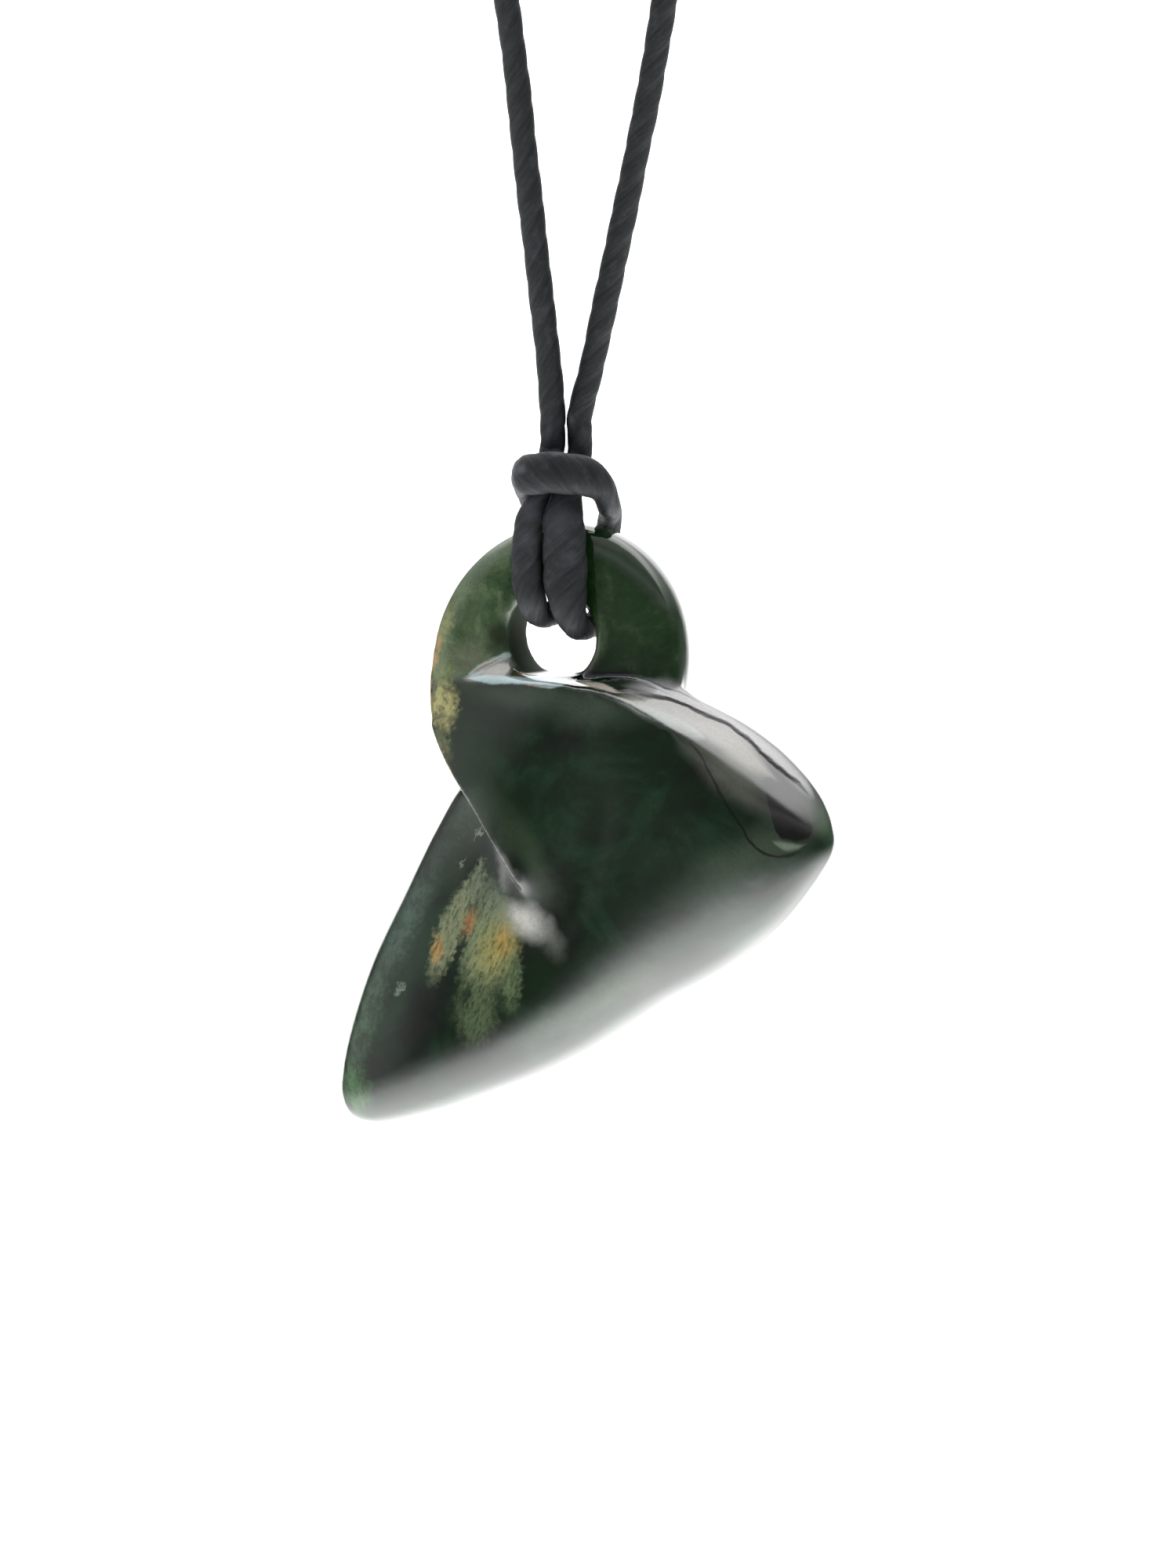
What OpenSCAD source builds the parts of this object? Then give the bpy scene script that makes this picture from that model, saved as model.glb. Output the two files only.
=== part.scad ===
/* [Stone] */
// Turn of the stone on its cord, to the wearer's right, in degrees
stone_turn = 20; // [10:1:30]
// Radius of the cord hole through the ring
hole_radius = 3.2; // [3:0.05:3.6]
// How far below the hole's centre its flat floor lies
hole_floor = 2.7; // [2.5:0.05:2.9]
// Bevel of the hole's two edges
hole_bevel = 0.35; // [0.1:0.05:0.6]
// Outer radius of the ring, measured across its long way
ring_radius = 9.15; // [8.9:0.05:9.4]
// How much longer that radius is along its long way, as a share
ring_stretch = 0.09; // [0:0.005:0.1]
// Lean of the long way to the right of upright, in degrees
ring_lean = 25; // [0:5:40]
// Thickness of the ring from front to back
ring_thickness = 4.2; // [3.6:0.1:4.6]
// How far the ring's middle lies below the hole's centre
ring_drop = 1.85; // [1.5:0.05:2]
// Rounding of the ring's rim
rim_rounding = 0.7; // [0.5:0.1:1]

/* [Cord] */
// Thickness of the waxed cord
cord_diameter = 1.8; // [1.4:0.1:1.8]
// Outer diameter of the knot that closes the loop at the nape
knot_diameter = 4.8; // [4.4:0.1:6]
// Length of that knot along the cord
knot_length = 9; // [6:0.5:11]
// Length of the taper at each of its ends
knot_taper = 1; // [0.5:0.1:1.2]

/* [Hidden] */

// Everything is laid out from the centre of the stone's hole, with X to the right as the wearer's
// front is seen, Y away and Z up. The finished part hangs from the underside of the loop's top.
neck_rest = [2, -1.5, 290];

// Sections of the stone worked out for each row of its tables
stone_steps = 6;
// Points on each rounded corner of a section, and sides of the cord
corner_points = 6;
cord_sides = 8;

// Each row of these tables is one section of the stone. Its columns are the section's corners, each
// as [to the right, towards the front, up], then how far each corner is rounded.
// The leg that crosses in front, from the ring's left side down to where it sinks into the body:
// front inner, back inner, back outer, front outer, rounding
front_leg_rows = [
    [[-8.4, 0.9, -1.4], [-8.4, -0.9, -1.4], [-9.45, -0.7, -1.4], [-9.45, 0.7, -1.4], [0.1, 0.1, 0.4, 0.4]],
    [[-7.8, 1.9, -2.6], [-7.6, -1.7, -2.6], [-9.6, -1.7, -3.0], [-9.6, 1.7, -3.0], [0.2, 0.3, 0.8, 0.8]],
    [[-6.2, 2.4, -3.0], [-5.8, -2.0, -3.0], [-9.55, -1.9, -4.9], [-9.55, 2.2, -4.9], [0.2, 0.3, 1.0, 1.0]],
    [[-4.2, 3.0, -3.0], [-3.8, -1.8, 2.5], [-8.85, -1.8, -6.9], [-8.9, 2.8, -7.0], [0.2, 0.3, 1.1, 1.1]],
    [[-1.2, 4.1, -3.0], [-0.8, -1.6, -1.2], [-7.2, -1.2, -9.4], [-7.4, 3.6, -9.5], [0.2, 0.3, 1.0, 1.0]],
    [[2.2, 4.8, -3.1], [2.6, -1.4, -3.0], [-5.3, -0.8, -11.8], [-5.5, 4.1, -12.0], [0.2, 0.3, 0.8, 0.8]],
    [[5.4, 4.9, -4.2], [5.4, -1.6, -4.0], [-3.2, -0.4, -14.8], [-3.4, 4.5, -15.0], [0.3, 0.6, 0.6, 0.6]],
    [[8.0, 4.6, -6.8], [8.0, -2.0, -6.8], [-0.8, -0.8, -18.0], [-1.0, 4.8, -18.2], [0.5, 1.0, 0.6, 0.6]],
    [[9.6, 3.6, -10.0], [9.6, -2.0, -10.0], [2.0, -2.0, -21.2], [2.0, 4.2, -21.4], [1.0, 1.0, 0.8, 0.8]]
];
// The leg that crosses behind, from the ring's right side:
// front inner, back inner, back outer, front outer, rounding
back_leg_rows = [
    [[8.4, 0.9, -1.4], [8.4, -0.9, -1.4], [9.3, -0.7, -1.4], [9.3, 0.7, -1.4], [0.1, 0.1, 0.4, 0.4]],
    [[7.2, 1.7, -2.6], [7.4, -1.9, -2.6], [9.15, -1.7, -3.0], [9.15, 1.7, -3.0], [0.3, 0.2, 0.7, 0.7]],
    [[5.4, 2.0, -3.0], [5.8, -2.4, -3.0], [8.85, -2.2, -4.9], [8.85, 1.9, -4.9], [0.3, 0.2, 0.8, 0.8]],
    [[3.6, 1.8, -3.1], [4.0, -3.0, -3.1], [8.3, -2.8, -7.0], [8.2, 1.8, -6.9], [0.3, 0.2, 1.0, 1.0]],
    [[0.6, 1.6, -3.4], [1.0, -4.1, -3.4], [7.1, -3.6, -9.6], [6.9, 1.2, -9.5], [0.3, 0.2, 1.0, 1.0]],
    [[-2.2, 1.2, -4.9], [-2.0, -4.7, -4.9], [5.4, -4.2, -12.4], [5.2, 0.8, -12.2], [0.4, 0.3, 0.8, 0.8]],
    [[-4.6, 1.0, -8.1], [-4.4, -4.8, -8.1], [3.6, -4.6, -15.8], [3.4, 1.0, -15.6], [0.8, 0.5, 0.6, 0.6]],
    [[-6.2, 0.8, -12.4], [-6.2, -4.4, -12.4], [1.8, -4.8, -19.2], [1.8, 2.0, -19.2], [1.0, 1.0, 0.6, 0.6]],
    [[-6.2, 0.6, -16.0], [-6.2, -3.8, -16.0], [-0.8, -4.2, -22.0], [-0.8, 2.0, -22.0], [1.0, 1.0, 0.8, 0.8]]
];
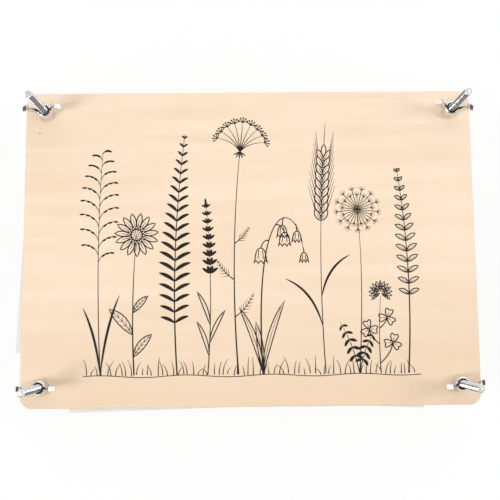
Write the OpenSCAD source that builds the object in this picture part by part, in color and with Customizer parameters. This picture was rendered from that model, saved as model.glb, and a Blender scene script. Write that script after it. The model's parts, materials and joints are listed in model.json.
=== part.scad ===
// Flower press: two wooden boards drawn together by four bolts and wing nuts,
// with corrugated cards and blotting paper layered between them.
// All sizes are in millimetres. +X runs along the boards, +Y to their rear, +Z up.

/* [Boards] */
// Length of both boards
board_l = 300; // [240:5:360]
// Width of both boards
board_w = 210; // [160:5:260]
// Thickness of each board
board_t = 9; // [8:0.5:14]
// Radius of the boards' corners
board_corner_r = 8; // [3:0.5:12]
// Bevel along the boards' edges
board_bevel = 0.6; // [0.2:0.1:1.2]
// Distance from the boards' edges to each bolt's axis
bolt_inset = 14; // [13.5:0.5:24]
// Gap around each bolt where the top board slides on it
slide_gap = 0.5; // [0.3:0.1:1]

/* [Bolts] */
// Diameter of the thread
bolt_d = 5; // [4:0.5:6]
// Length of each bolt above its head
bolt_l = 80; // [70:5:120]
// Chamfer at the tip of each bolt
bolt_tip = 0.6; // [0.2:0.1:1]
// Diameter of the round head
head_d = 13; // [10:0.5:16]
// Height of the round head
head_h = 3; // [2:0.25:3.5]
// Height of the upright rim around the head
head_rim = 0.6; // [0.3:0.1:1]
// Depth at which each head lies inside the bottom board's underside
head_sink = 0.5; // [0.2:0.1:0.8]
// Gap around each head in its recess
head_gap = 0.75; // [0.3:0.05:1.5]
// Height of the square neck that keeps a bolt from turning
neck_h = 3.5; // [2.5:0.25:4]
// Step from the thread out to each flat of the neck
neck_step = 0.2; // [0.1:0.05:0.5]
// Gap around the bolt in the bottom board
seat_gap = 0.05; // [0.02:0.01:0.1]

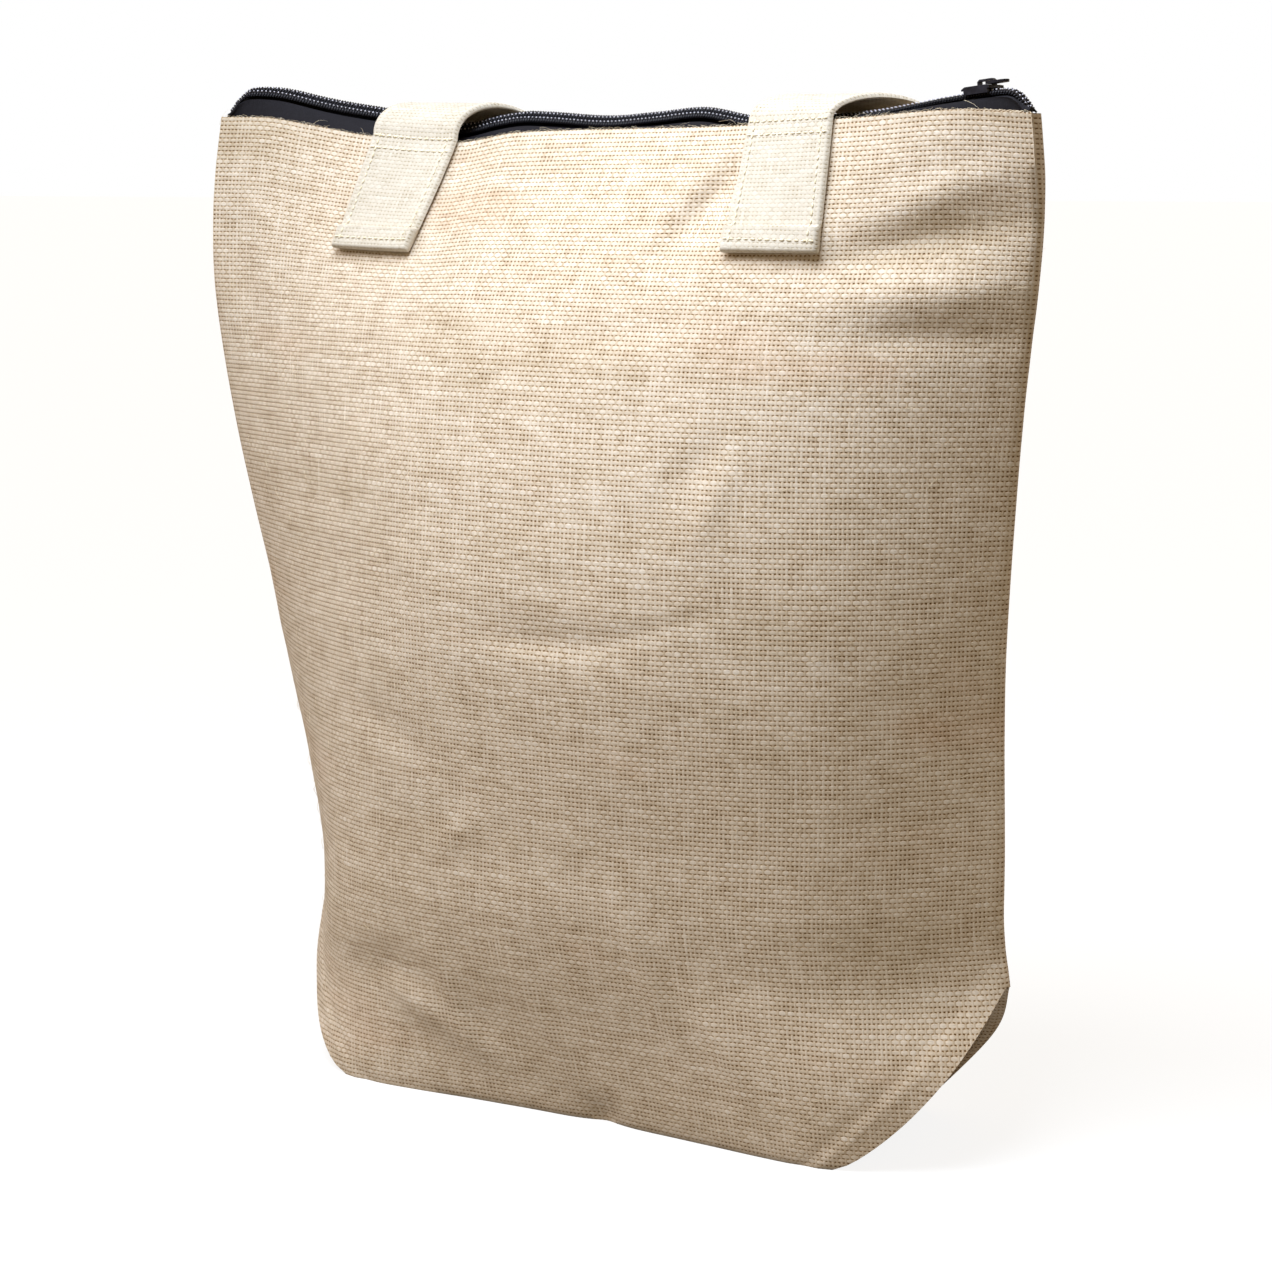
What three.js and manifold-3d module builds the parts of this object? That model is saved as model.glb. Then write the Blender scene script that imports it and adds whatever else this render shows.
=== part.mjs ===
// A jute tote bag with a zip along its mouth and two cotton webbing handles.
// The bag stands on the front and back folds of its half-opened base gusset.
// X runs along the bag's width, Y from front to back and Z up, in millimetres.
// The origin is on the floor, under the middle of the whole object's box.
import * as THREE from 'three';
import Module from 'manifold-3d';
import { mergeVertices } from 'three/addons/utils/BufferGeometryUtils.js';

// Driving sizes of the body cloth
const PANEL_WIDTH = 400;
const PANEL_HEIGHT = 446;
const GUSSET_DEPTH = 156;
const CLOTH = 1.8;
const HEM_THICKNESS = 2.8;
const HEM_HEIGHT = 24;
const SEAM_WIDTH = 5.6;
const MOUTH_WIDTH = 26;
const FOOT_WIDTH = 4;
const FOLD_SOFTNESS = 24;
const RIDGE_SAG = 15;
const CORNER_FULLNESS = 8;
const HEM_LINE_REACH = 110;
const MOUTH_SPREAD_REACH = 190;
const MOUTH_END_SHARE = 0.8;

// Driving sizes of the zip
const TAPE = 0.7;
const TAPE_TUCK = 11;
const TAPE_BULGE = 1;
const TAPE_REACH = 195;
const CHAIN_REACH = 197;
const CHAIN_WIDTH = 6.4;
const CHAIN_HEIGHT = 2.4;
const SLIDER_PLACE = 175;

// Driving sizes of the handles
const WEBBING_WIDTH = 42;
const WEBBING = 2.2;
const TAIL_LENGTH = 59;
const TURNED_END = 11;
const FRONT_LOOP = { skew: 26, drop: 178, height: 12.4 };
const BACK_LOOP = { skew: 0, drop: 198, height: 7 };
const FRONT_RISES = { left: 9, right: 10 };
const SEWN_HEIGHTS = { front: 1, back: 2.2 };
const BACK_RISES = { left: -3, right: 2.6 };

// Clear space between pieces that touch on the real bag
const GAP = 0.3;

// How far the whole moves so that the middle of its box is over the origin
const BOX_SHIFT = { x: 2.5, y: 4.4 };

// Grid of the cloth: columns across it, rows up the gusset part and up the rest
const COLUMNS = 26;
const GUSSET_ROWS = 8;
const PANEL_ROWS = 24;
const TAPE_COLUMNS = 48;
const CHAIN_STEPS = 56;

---

OBJECTIVE – Write out again, exactly, the lines from the start of the entries up to and including the one with "cord_sides = 8;". Nothing else belongs in the reply.

RESPONSE TO THE EXERCISE –
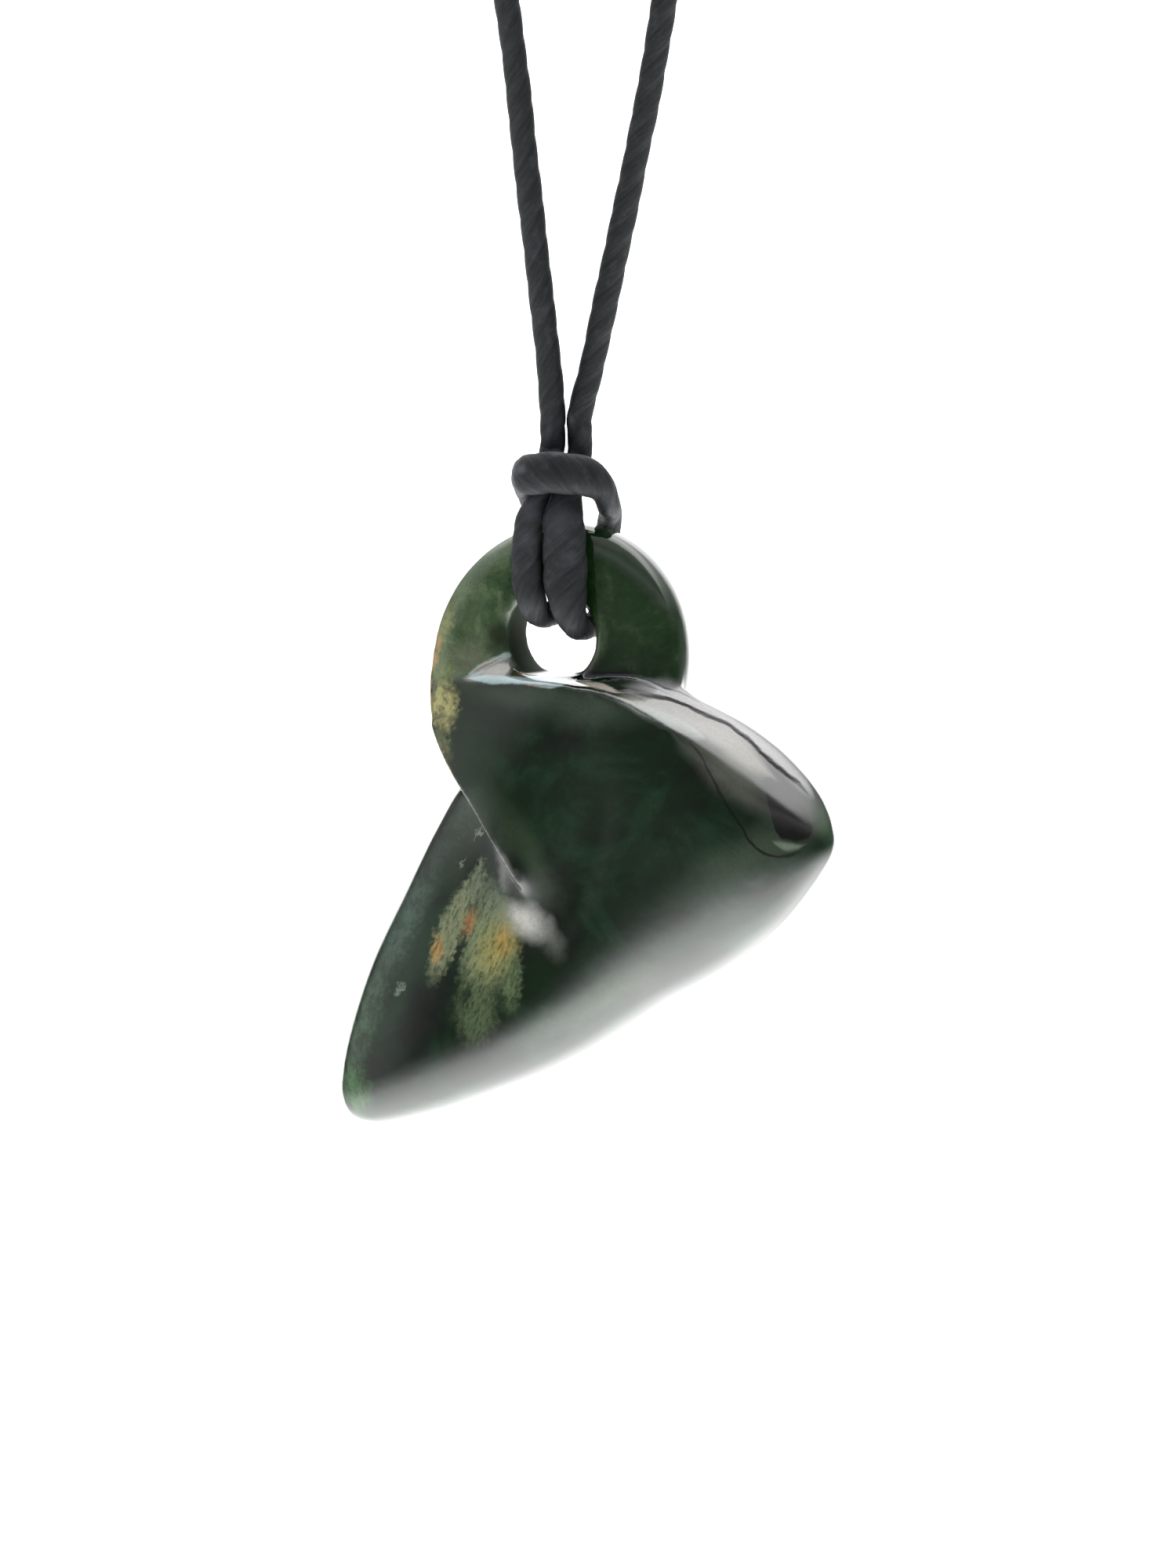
What OpenSCAD source builds the parts of this object? Then give the bpy scene script that makes this picture from that model, saved as model.glb. Output the two files only.
=== part.scad ===
/* [Stone] */
// Turn of the stone on its cord, to the wearer's right, in degrees
stone_turn = 20; // [10:1:30]
// Radius of the cord hole through the ring
hole_radius = 3.2; // [3:0.05:3.6]
// How far below the hole's centre its flat floor lies
hole_floor = 2.7; // [2.5:0.05:2.9]
// Bevel of the hole's two edges
hole_bevel = 0.35; // [0.1:0.05:0.6]
// Outer radius of the ring, measured across its long way
ring_radius = 9.15; // [8.9:0.05:9.4]
// How much longer that radius is along its long way, as a share
ring_stretch = 0.09; // [0:0.005:0.1]
// Lean of the long way to the right of upright, in degrees
ring_lean = 25; // [0:5:40]
// Thickness of the ring from front to back
ring_thickness = 4.2; // [3.6:0.1:4.6]
// How far the ring's middle lies below the hole's centre
ring_drop = 1.85; // [1.5:0.05:2]
// Rounding of the ring's rim
rim_rounding = 0.7; // [0.5:0.1:1]

/* [Cord] */
// Thickness of the waxed cord
cord_diameter = 1.8; // [1.4:0.1:1.8]
// Outer diameter of the knot that closes the loop at the nape
knot_diameter = 4.8; // [4.4:0.1:6]
// Length of that knot along the cord
knot_length = 9; // [6:0.5:11]
// Length of the taper at each of its ends
knot_taper = 1; // [0.5:0.1:1.2]

/* [Hidden] */

// Everything is laid out from the centre of the stone's hole, with X to the right as the wearer's
// front is seen, Y away and Z up. The finished part hangs from the underside of the loop's top.
neck_rest = [2, -1.5, 290];

// Sections of the stone worked out for each row of its tables
stone_steps = 6;
// Points on each rounded corner of a section, and sides of the cord
corner_points = 6;
cord_sides = 8;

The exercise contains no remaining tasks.